**Work to do:** Quote the full listing word for word.

----------------------------------------

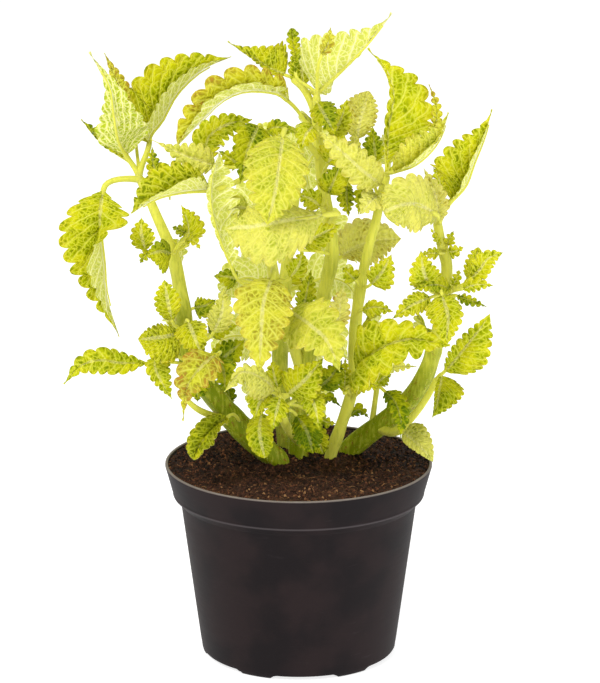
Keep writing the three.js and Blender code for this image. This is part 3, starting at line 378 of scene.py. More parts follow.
            ("lime", "main", 128, [(25, 134, -14), (32, 136, -18), (41, 133, -19)], (5.5, 4.5), 0, 20),
            ("dark", "main", 126, [(42, 131, -22), (47, 125, -27), (49.5, 117, -30), (49.5, 108, -31)],
                (4, 5.5), 0, (15, 20)),
            ("dark", "main", 108, [(25, 119, 4), (29, 122, 5), (34, 118, 5)], (2.5, 3), 0, 20),
            ("mottled", "main", 150, [(29, 158, 2), (33, 163, 14), (36, 160, 26), (37, 151, 32)], 9, 180,
                (10, 20)),
            ("dark", "main", 234, [(37, 245, -1), (36, 253, -1), (35, 262, 0)], (4, 6), 0, 20),
            ("lime", "main", 134, [(22, 131, -10), (22.5, 139, -12), (22.5, 148.5, -12)], 3, 0, 15),
        ],
    },
    "stem_right": {
        "branches": {
            "main": [(23, 76, 9, 5), (23, 98.5, 9, 5.2), (31, 107.5, 7, 5.1), (42, 116, 4, 4.9),
                (51, 124, 2, 4.7), (57, 131.5, 1, 4.5), (61.5, 140, 0, 4.2), (64.5, 149, 0, 3.6),
                (67, 160, 0, 3.1), (70, 180, -1, 2.8), (71, 194, -2, 2.6), (68.5, 204, -3, 2.2),
                (66, 216, -3, 1.8)],
            "shoot": [(38, 112.5, 5, 2.2), (47, 111, -5, 2.1), (54, 117, -9, 1.9), (62, 128, -12, 1.7),
                (67, 138, -12, 1.4)],
            "thin": [(35, 110.5, 6, 1.6), (36.5, 122, 5, 1.3), (38, 134, 4, 1.1)],
        },
        "leaves": [
            ("lime", "main", 214, [(73, 226, -2), (79.3, 233, -2), (83.4, 244, -1), (88.3, 257, 1),
                (91.6, 270, 3)], (8, 18.8), -40, 64, (0.3, 1.75)),
            ("cream", "main", 214, [(67.5, 216, -7), (65.3, 229, -8), (59.5, 241.5, -7)], (5, 4.8), 0,
                25),
            ("pale", "main", 214, [(64, 220, -14), (57, 223.7, -18), (50, 224, -21), (40.5, 220, -22)],
                (12.8, 12.3), 0, (8, 12), (0.5, 0.5)),
            ("mottled", "main", 213, [(66, 218, 4), (61, 223, 14), (55, 222, 25), (51, 215, 30)], 8, 180,
                (10, 20)),
            ("lime", "main", 201, [(67.5, 204, -7), (65.5, 208, -9), (63, 212.5, -9)], 1.2, 0, 20),
            ("lime", "main", 201, [(71, 204, -4), (72, 207, -4), (74, 211, -3)], (3, 2), 0, 20),
            ("lime", "main", 201, [(72, 201, -6), (75, 201, -8), (79, 203, -9)], 3, 0, 20),
            ("lime", "main", 199, [(67, 200, -8), (63, 200, -10), (59, 200, -11)], 2.5, 0, 20),
            ("lime", "main", 176, [(63, 184, -13), (60, 191, -16), (58.5, 201.5, -16)], (7, 7.5), 0,
                (10, 20)),
            ("dark", "main", 178, [(73, 182, -9), (65, 184.5, -14), (54.5, 182, -17)], 4, 0, 25),
            ("mottled", "main", 174, [(63, 178, -14), (54, 174, -19), (45, 167.5, -22)], (4.8, 5), 0,
                15),
            ("lime", "main", 172, [(69, 179, -16), (72, 168, -21), (71, 153, -24)], (10, 7), 0,
                (12, 15)),
            ("lime", "main", 178, [(81.5, 186, -6), (84, 193, -7), (86, 203, -6)], (5, 4.5), 0, (15, 20),
                (0.5, 0.7)),
            ("lime", "main", 178, [(82, 187, -10), (87, 192, -12), (91, 197.5, -13), (97.8, 200.3, -13)],
                5, 0, 20, (0.4, 1)),
            ("lime", "main", 178, [(79, 182.5, -12), (86, 184.5, -15), (93.5, 184, -16)], (2.8, 3.5), 0,
                20),
            ("dark", "main", 175, [(76, 179, -4), (83, 176.7, -5), (90.3, 173.6, -5)], (2.8, 1.8), 0,
                25),
            ("lime", "main", 176, [(70, 183, 4), (68, 188, 15), (66, 184, 27), (66, 175, 32)], 7, 180,
                (10, 20)),
            ("mottled", "main", 152, [(63, 158, 5), (60, 163, 16), (58, 160, 27), (57, 153, 32)], 7, 180,
                (10, 20)),
            ("lime", "shoot", 137, [(70.8, 141.5, -13), (78, 150.5, -15), (84, 158.5, -16),
                (92, 170, -16)], (12, 5), (10, 12), (15, 20), (0.42, 1)),
            ("lime", "shoot", 137, [(69, 139, -16), (67.7, 131, -19), (66.7, 125, -21),
                (64.8, 118, -22)], (1.8, 11.3), 0, (10, 20), (0.3, 1.2)),
            ("lime", "thin", 132, [(38, 135, 3), (41, 138, 3), (45, 140, 3)], 4, 0, 15),
            ("pale", "shoot", 113, [(51, 110, -12), (55, 107, -17), (60, 102, -21), (65.5, 95.5, -23)],
                (3.5, 8.3), 0, (8, 12), (0.33, 0.9, 0.5)),
            ("lime", "main", 180, [(74, 184, -4), (76, 188, -5), (77, 192, -5)], 2.2, 0, 20),
            ("lime", "main", 214, [(68.5, 228, -4), (67, 236, -5), (64, 242, -5)], (2, 3), 0, 15),
        ],
    },
    "stem_back": {
        "branches": {
            "main": [(-6, 80, 15, 4), (-6, 100, 15, 4.2), (-8, 125, 19, 3.8), (-9, 150, 23, 3.4),
                (-7, 180, 26, 3), (-4, 210, 29, 2.5), (0, 238, 30, 1.8)],
        },
        "leaves": [
            ("lime", "main", 122, [(-14, 128, 26), (-20, 134, 34), (-23, 130, 45), (-23, 120, 50)], 11,
                180, (10, 15)),
            ("mottled", "main", 122, [(-2, 127, 25), (6, 132, 34), (11, 129, 43), (13, 119, 48)], 11,
                180, (10, 15)),
            ("bright", "main", 150, [(-17, 154, 28), (-27, 159, 34), (-37, 157, 39), (-43, 147, 42)], 12,
                180, (10, 15)),
            ("lime", "main", 150, [(-2, 153, 30), (8, 158, 38), (18, 157, 45), (24, 147, 48)], 13, 180,
                (10, 15)),
            ("mottled", "main", 176, [(-8, 184, 34), (-8, 187, 43), (-9, 181, 54), (-9, 166, 58)], 13.5,
                180, (10, 15)),
            ("lime", "main", 180, [(2, 184, 30), (13, 188, 32), (23, 185, 35), (29, 175, 37)], 11.5, 180,
                (10, 15)),
            ("bright", "main", 180, [(-14, 184, 29), (-24, 188, 32), (-33, 184, 34), (-38, 173, 35)],
                11.5, 180, (10, 15)),
            ("lime", "main", 208, [(-6, 214, 35), (-7, 218, 44), (-9, 211, 54), (-9, 197, 58)], 13.5,
                180, (10, 15)),
            ("mottled", "main", 208, [(3, 211, 32), (12, 211, 38), (22, 206, 42), (28, 195, 45)], 11,
                180, (10, 15)),
            ("lime", "main", 208, [(-11, 215, 30), (-22, 222, 34), (-33, 222, 35), (-41, 213, 36)], 11.5,
                180, (10, 15)),
            ("bright", "main", 236, [(-4, 243, 34), (-9, 253, 38), (-16, 258, 43), (-24, 256, 46)], 10,
                180, (10, 15)),
            ("mottled", "main", 237, [(4, 243, 34), (10, 252, 39), (18, 255, 44), (26, 251, 47)], 10,
                180, (10, 15)),
            ("lime", "main", 234, [(1, 240, 37), (2, 243, 46), (4, 238, 54), (6, 227, 57)], 11.5, 180,
                (10, 15)),
        ],
    },
}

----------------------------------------

**Result:**
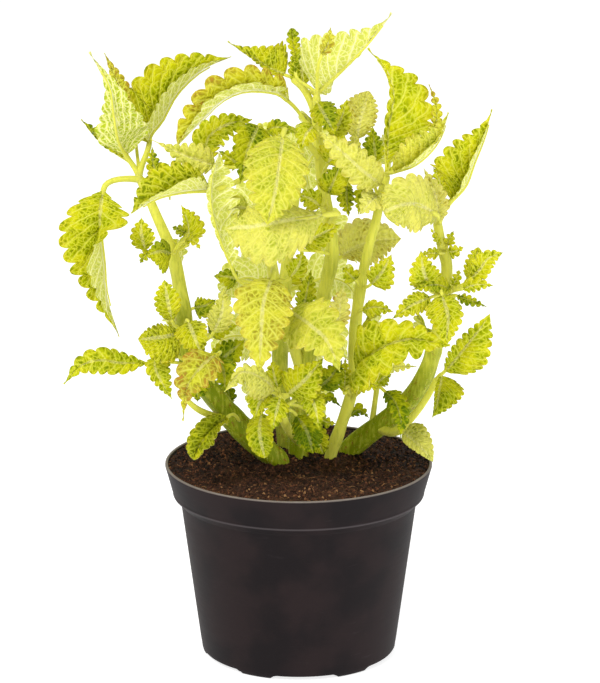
Keep writing the three.js and Blender code for this image. This is part 3, starting at line 378 of scene.py. More parts follow.
            ("lime", "main", 128, [(25, 134, -14), (32, 136, -18), (41, 133, -19)], (5.5, 4.5), 0, 20),
            ("dark", "main", 126, [(42, 131, -22), (47, 125, -27), (49.5, 117, -30), (49.5, 108, -31)],
                (4, 5.5), 0, (15, 20)),
            ("dark", "main", 108, [(25, 119, 4), (29, 122, 5), (34, 118, 5)], (2.5, 3), 0, 20),
            ("mottled", "main", 150, [(29, 158, 2), (33, 163, 14), (36, 160, 26), (37, 151, 32)], 9, 180,
                (10, 20)),
            ("dark", "main", 234, [(37, 245, -1), (36, 253, -1), (35, 262, 0)], (4, 6), 0, 20),
            ("lime", "main", 134, [(22, 131, -10), (22.5, 139, -12), (22.5, 148.5, -12)], 3, 0, 15),
        ],
    },
    "stem_right": {
        "branches": {
            "main": [(23, 76, 9, 5), (23, 98.5, 9, 5.2), (31, 107.5, 7, 5.1), (42, 116, 4, 4.9),
                (51, 124, 2, 4.7), (57, 131.5, 1, 4.5), (61.5, 140, 0, 4.2), (64.5, 149, 0, 3.6),
                (67, 160, 0, 3.1), (70, 180, -1, 2.8), (71, 194, -2, 2.6), (68.5, 204, -3, 2.2),
                (66, 216, -3, 1.8)],
            "shoot": [(38, 112.5, 5, 2.2), (47, 111, -5, 2.1), (54, 117, -9, 1.9), (62, 128, -12, 1.7),
                (67, 138, -12, 1.4)],
            "thin": [(35, 110.5, 6, 1.6), (36.5, 122, 5, 1.3), (38, 134, 4, 1.1)],
        },
        "leaves": [
            ("lime", "main", 214, [(73, 226, -2), (79.3, 233, -2), (83.4, 244, -1), (88.3, 257, 1),
                (91.6, 270, 3)], (8, 18.8), -40, 64, (0.3, 1.75)),
            ("cream", "main", 214, [(67.5, 216, -7), (65.3, 229, -8), (59.5, 241.5, -7)], (5, 4.8), 0,
                25),
            ("pale", "main", 214, [(64, 220, -14), (57, 223.7, -18), (50, 224, -21), (40.5, 220, -22)],
                (12.8, 12.3), 0, (8, 12), (0.5, 0.5)),
            ("mottled", "main", 213, [(66, 218, 4), (61, 223, 14), (55, 222, 25), (51, 215, 30)], 8, 180,
                (10, 20)),
            ("lime", "main", 201, [(67.5, 204, -7), (65.5, 208, -9), (63, 212.5, -9)], 1.2, 0, 20),
            ("lime", "main", 201, [(71, 204, -4), (72, 207, -4), (74, 211, -3)], (3, 2), 0, 20),
            ("lime", "main", 201, [(72, 201, -6), (75, 201, -8), (79, 203, -9)], 3, 0, 20),
            ("lime", "main", 199, [(67, 200, -8), (63, 200, -10), (59, 200, -11)], 2.5, 0, 20),
            ("lime", "main", 176, [(63, 184, -13), (60, 191, -16), (58.5, 201.5, -16)], (7, 7.5), 0,
                (10, 20)),
            ("dark", "main", 178, [(73, 182, -9), (65, 184.5, -14), (54.5, 182, -17)], 4, 0, 25),
            ("mottled", "main", 174, [(63, 178, -14), (54, 174, -19), (45, 167.5, -22)], (4.8, 5), 0,
                15),
            ("lime", "main", 172, [(69, 179, -16), (72, 168, -21), (71, 153, -24)], (10, 7), 0,
                (12, 15)),
            ("lime", "main", 178, [(81.5, 186, -6), (84, 193, -7), (86, 203, -6)], (5, 4.5), 0, (15, 20),
                (0.5, 0.7)),
            ("lime", "main", 178, [(82, 187, -10), (87, 192, -12), (91, 197.5, -13), (97.8, 200.3, -13)],
                5, 0, 20, (0.4, 1)),
            ("lime", "main", 178, [(79, 182.5, -12), (86, 184.5, -15), (93.5, 184, -16)], (2.8, 3.5), 0,
                20),
            ("dark", "main", 175, [(76, 179, -4), (83, 176.7, -5), (90.3, 173.6, -5)], (2.8, 1.8), 0,
                25),
            ("lime", "main", 176, [(70, 183, 4), (68, 188, 15), (66, 184, 27), (66, 175, 32)], 7, 180,
                (10, 20)),
            ("mottled", "main", 152, [(63, 158, 5), (60, 163, 16), (58, 160, 27), (57, 153, 32)], 7, 180,
                (10, 20)),
            ("lime", "shoot", 137, [(70.8, 141.5, -13), (78, 150.5, -15), (84, 158.5, -16),
                (92, 170, -16)], (12, 5), (10, 12), (15, 20), (0.42, 1)),
            ("lime", "shoot", 137, [(69, 139, -16), (67.7, 131, -19), (66.7, 125, -21),
                (64.8, 118, -22)], (1.8, 11.3), 0, (10, 20), (0.3, 1.2)),
            ("lime", "thin", 132, [(38, 135, 3), (41, 138, 3), (45, 140, 3)], 4, 0, 15),
            ("pale", "shoot", 113, [(51, 110, -12), (55, 107, -17), (60, 102, -21), (65.5, 95.5, -23)],
                (3.5, 8.3), 0, (8, 12), (0.33, 0.9, 0.5)),
            ("lime", "main", 180, [(74, 184, -4), (76, 188, -5), (77, 192, -5)], 2.2, 0, 20),
            ("lime", "main", 214, [(68.5, 228, -4), (67, 236, -5), (64, 242, -5)], (2, 3), 0, 15),
        ],
    },
    "stem_back": {
        "branches": {
            "main": [(-6, 80, 15, 4), (-6, 100, 15, 4.2), (-8, 125, 19, 3.8), (-9, 150, 23, 3.4),
                (-7, 180, 26, 3), (-4, 210, 29, 2.5), (0, 238, 30, 1.8)],
        },
        "leaves": [
            ("lime", "main", 122, [(-14, 128, 26), (-20, 134, 34), (-23, 130, 45), (-23, 120, 50)], 11,
                180, (10, 15)),
            ("mottled", "main", 122, [(-2, 127, 25), (6, 132, 34), (11, 129, 43), (13, 119, 48)], 11,
                180, (10, 15)),
            ("bright", "main", 150, [(-17, 154, 28), (-27, 159, 34), (-37, 157, 39), (-43, 147, 42)], 12,
                180, (10, 15)),
            ("lime", "main", 150, [(-2, 153, 30), (8, 158, 38), (18, 157, 45), (24, 147, 48)], 13, 180,
                (10, 15)),
            ("mottled", "main", 176, [(-8, 184, 34), (-8, 187, 43), (-9, 181, 54), (-9, 166, 58)], 13.5,
                180, (10, 15)),
            ("lime", "main", 180, [(2, 184, 30), (13, 188, 32), (23, 185, 35), (29, 175, 37)], 11.5, 180,
                (10, 15)),
            ("bright", "main", 180, [(-14, 184, 29), (-24, 188, 32), (-33, 184, 34), (-38, 173, 35)],
                11.5, 180, (10, 15)),
            ("lime", "main", 208, [(-6, 214, 35), (-7, 218, 44), (-9, 211, 54), (-9, 197, 58)], 13.5,
                180, (10, 15)),
            ("mottled", "main", 208, [(3, 211, 32), (12, 211, 38), (22, 206, 42), (28, 195, 45)], 11,
                180, (10, 15)),
            ("lime", "main", 208, [(-11, 215, 30), (-22, 222, 34), (-33, 222, 35), (-41, 213, 36)], 11.5,
                180, (10, 15)),
            ("bright", "main", 236, [(-4, 243, 34), (-9, 253, 38), (-16, 258, 43), (-24, 256, 46)], 10,
                180, (10, 15)),
            ("mottled", "main", 237, [(4, 243, 34), (10, 252, 39), (18, 255, 44), (26, 251, 47)], 10,
                180, (10, 15)),
            ("lime", "main", 234, [(1, 240, 37), (2, 243, 46), (4, 238, 54), (6, 227, 57)], 11.5, 180,
                (10, 15)),
        ],
    },
}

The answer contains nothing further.